Problem statement => The exercise asks you to copy every line below in which "slide" appears.

Available data =>
────

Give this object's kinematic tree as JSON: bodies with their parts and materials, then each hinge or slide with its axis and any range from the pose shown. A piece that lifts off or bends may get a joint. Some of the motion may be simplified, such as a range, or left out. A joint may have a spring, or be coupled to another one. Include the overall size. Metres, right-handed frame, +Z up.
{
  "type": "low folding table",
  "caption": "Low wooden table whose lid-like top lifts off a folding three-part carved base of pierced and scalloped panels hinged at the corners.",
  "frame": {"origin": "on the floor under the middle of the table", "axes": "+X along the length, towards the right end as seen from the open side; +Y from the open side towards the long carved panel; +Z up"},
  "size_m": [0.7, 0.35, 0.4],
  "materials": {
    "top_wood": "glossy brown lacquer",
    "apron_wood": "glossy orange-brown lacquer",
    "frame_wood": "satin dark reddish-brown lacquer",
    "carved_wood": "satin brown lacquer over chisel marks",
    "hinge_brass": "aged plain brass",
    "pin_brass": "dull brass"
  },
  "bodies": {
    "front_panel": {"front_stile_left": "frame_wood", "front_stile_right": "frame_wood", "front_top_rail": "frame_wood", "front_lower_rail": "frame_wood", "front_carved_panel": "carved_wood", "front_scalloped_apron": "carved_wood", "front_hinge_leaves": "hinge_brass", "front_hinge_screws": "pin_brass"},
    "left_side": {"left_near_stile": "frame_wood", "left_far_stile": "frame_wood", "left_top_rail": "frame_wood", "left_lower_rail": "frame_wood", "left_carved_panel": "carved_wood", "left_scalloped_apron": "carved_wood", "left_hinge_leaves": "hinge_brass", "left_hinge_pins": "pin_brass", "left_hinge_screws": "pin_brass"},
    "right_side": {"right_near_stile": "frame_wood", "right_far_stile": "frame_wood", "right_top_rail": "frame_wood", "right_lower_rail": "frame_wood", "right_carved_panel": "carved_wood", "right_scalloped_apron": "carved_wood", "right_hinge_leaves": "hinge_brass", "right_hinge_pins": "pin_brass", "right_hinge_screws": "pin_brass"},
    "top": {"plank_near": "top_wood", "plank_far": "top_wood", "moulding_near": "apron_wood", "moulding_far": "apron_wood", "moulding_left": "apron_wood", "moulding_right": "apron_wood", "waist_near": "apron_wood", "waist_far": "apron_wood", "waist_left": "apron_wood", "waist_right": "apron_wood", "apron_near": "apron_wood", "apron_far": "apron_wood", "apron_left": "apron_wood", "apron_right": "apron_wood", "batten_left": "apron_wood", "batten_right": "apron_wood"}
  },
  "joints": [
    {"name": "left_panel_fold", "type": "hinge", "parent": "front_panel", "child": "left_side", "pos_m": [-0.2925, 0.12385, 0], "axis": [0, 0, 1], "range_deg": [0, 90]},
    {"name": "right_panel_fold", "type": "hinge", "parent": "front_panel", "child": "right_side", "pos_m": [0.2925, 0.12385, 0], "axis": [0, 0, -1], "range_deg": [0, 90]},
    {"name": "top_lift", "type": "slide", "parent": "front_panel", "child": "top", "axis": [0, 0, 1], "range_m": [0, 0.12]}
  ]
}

────

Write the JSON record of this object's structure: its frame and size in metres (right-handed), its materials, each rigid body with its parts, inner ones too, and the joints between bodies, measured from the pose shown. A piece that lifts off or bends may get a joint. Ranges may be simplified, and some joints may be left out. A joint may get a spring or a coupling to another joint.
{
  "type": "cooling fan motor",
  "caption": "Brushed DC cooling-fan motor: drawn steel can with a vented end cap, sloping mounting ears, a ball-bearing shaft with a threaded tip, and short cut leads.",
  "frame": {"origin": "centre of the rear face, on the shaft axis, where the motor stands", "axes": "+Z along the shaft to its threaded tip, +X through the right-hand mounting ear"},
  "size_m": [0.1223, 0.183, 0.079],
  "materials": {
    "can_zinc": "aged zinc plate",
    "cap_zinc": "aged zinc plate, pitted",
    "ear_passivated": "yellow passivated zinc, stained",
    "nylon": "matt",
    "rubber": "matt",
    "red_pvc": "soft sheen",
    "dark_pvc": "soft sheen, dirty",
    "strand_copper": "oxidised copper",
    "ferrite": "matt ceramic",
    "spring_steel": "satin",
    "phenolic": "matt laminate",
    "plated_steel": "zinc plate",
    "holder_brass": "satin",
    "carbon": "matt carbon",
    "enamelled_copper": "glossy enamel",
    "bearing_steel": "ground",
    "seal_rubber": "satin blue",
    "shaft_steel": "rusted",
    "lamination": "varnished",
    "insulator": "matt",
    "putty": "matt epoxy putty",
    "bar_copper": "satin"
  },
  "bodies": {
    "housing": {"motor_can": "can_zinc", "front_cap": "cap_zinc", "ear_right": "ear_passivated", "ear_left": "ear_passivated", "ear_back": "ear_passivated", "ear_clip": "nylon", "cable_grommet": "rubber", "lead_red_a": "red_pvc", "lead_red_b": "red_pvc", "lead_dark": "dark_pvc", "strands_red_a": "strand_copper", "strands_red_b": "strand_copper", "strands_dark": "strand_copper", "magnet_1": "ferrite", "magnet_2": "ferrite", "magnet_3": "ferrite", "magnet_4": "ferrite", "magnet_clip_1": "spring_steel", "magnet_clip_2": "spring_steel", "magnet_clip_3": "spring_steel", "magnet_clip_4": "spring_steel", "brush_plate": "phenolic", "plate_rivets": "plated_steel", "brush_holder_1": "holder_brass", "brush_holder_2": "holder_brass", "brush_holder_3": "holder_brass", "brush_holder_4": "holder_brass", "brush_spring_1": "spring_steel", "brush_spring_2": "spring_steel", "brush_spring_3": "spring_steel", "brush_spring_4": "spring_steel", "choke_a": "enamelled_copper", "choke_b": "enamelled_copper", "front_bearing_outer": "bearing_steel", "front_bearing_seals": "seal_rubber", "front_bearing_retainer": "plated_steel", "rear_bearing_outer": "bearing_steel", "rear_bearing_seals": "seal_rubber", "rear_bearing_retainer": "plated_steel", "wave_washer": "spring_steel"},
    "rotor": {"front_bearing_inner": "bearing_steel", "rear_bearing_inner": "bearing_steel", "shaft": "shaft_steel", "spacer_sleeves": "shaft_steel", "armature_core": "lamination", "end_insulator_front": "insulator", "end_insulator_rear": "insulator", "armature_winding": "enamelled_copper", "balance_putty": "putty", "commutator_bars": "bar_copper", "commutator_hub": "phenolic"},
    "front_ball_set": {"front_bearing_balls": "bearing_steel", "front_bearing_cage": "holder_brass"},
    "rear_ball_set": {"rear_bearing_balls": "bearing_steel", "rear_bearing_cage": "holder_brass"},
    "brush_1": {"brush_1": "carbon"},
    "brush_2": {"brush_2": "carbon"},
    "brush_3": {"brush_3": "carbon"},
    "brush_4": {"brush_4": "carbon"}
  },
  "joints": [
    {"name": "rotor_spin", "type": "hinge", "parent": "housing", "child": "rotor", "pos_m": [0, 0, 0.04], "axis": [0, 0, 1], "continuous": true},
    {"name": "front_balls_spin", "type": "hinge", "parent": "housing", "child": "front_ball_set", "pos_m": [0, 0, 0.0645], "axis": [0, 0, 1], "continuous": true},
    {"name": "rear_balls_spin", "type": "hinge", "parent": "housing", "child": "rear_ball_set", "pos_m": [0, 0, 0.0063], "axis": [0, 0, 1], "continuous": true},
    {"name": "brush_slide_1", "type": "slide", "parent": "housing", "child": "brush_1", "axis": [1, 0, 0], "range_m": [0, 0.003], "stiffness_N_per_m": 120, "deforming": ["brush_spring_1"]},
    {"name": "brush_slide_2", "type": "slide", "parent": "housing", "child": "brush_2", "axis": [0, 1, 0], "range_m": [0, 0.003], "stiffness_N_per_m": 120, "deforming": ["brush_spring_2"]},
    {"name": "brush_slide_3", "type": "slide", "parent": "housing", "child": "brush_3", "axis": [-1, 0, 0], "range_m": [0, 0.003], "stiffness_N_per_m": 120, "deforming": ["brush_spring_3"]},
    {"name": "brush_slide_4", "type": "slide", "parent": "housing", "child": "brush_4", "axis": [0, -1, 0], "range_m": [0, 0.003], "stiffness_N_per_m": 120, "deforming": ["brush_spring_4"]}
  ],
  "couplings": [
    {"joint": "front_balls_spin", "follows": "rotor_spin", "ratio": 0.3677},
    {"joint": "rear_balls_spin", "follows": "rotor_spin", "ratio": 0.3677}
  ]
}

────

Completed task =>
Give this object's kinematic tree as JSON: bodies with their parts and materials, then each hinge or slide with its axis and any range from the pose shown. A piece that lifts off or bends may get a joint. Some of the motion may be simplified, such as a range, or left out. A joint may have a spring, or be coupled to another one. Include the overall size. Metres, right-handed frame, +Z up.
    {"name": "top_lift", "type": "slide", "parent": "front_panel", "child": "top", "axis": [0, 0, 1], "range_m": [0, 0.12]}
    {"name": "brush_slide_1", "type": "slide", "parent": "housing", "child": "brush_1", "axis": [1, 0, 0], "range_m": [0, 0.003], "stiffness_N_per_m": 120, "deforming": ["brush_spring_1"]},
    {"name": "brush_slide_2", "type": "slide", "parent": "housing", "child": "brush_2", "axis": [0, 1, 0], "range_m": [0, 0.003], "stiffness_N_per_m": 120, "deforming": ["brush_spring_2"]},
    {"name": "brush_slide_3", "type": "slide", "parent": "housing", "child": "brush_3", "axis": [-1, 0, 0], "range_m": [0, 0.003], "stiffness_N_per_m": 120, "deforming": ["brush_spring_3"]},
    {"name": "brush_slide_4", "type": "slide", "parent": "housing", "child": "brush_4", "axis": [0, -1, 0], "range_m": [0, 0.003], "stiffness_N_per_m": 120, "deforming": ["brush_spring_4"]}